*** SOURCE DATA

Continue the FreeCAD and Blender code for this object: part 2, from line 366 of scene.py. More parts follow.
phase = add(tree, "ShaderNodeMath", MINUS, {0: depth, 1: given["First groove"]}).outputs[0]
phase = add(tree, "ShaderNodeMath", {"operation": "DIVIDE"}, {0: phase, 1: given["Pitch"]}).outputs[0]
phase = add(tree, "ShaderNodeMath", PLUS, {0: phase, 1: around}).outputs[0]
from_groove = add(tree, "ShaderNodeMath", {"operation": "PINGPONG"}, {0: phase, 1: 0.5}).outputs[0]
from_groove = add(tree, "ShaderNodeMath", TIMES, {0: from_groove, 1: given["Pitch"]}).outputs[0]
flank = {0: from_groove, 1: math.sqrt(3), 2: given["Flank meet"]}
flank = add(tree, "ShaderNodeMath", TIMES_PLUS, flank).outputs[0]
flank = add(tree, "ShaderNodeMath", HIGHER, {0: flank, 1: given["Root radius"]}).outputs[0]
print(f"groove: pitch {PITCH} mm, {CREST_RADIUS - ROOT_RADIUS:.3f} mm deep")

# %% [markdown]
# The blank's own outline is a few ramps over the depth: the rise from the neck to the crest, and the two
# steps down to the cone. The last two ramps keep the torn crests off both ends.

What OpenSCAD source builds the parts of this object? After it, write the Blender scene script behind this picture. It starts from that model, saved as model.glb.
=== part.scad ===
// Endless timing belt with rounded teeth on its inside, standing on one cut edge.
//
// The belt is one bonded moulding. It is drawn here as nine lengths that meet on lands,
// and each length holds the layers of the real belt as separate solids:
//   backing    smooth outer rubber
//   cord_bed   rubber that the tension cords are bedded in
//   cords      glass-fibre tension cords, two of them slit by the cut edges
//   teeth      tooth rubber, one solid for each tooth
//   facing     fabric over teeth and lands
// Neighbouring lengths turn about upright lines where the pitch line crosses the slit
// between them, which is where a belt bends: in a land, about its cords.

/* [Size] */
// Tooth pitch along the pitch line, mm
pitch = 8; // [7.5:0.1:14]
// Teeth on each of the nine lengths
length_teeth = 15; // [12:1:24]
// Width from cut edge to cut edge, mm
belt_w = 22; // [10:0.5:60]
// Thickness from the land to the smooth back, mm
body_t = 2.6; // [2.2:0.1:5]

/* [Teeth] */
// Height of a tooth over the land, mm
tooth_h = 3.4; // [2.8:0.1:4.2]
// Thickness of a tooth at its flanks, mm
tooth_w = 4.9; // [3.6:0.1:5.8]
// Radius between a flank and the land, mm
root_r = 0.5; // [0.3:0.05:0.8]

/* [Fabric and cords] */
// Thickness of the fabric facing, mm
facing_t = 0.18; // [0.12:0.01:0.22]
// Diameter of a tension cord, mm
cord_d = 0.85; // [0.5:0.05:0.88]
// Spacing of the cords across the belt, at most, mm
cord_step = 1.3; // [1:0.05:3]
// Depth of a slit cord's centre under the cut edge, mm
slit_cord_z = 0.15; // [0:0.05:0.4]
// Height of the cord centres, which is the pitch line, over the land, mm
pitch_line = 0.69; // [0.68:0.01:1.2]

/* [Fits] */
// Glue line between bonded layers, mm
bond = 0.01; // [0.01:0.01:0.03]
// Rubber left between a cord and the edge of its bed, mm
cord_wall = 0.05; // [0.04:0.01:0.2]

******

Return all of the data precisely as it appears.

RESULT OF THIS TASK -
Continue the FreeCAD and Blender code for this object: part 2, from line 366 of scene.py. More parts follow.
phase = add(tree, "ShaderNodeMath", MINUS, {0: depth, 1: given["First groove"]}).outputs[0]
phase = add(tree, "ShaderNodeMath", {"operation": "DIVIDE"}, {0: phase, 1: given["Pitch"]}).outputs[0]
phase = add(tree, "ShaderNodeMath", PLUS, {0: phase, 1: around}).outputs[0]
from_groove = add(tree, "ShaderNodeMath", {"operation": "PINGPONG"}, {0: phase, 1: 0.5}).outputs[0]
from_groove = add(tree, "ShaderNodeMath", TIMES, {0: from_groove, 1: given["Pitch"]}).outputs[0]
flank = {0: from_groove, 1: math.sqrt(3), 2: given["Flank meet"]}
flank = add(tree, "ShaderNodeMath", TIMES_PLUS, flank).outputs[0]
flank = add(tree, "ShaderNodeMath", HIGHER, {0: flank, 1: given["Root radius"]}).outputs[0]
print(f"groove: pitch {PITCH} mm, {CREST_RADIUS - ROOT_RADIUS:.3f} mm deep")

# %% [markdown]
# The blank's own outline is a few ramps over the depth: the rise from the neck to the crest, and the two
# steps down to the cone. The last two ramps keep the torn crests off both ends.

What OpenSCAD source builds the parts of this object? After it, write the Blender scene script behind this picture. It starts from that model, saved as model.glb.
=== part.scad ===
// Endless timing belt with rounded teeth on its inside, standing on one cut edge.
//
// The belt is one bonded moulding. It is drawn here as nine lengths that meet on lands,
// and each length holds the layers of the real belt as separate solids:
//   backing    smooth outer rubber
//   cord_bed   rubber that the tension cords are bedded in
//   cords      glass-fibre tension cords, two of them slit by the cut edges
//   teeth      tooth rubber, one solid for each tooth
//   facing     fabric over teeth and lands
// Neighbouring lengths turn about upright lines where the pitch line crosses the slit
// between them, which is where a belt bends: in a land, about its cords.

/* [Size] */
// Tooth pitch along the pitch line, mm
pitch = 8; // [7.5:0.1:14]
// Teeth on each of the nine lengths
length_teeth = 15; // [12:1:24]
// Width from cut edge to cut edge, mm
belt_w = 22; // [10:0.5:60]
// Thickness from the land to the smooth back, mm
body_t = 2.6; // [2.2:0.1:5]

/* [Teeth] */
// Height of a tooth over the land, mm
tooth_h = 3.4; // [2.8:0.1:4.2]
// Thickness of a tooth at its flanks, mm
tooth_w = 4.9; // [3.6:0.1:5.8]
// Radius between a flank and the land, mm
root_r = 0.5; // [0.3:0.05:0.8]

/* [Fabric and cords] */
// Thickness of the fabric facing, mm
facing_t = 0.18; // [0.12:0.01:0.22]
// Diameter of a tension cord, mm
cord_d = 0.85; // [0.5:0.05:0.88]
// Spacing of the cords across the belt, at most, mm
cord_step = 1.3; // [1:0.05:3]
// Depth of a slit cord's centre under the cut edge, mm
slit_cord_z = 0.15; // [0:0.05:0.4]
// Height of the cord centres, which is the pitch line, over the land, mm
pitch_line = 0.69; // [0.68:0.01:1.2]

/* [Fits] */
// Glue line between bonded layers, mm
bond = 0.01; // [0.01:0.01:0.03]
// Rubber left between a cord and the edge of its bed, mm
cord_wall = 0.05; // [0.04:0.01:0.2]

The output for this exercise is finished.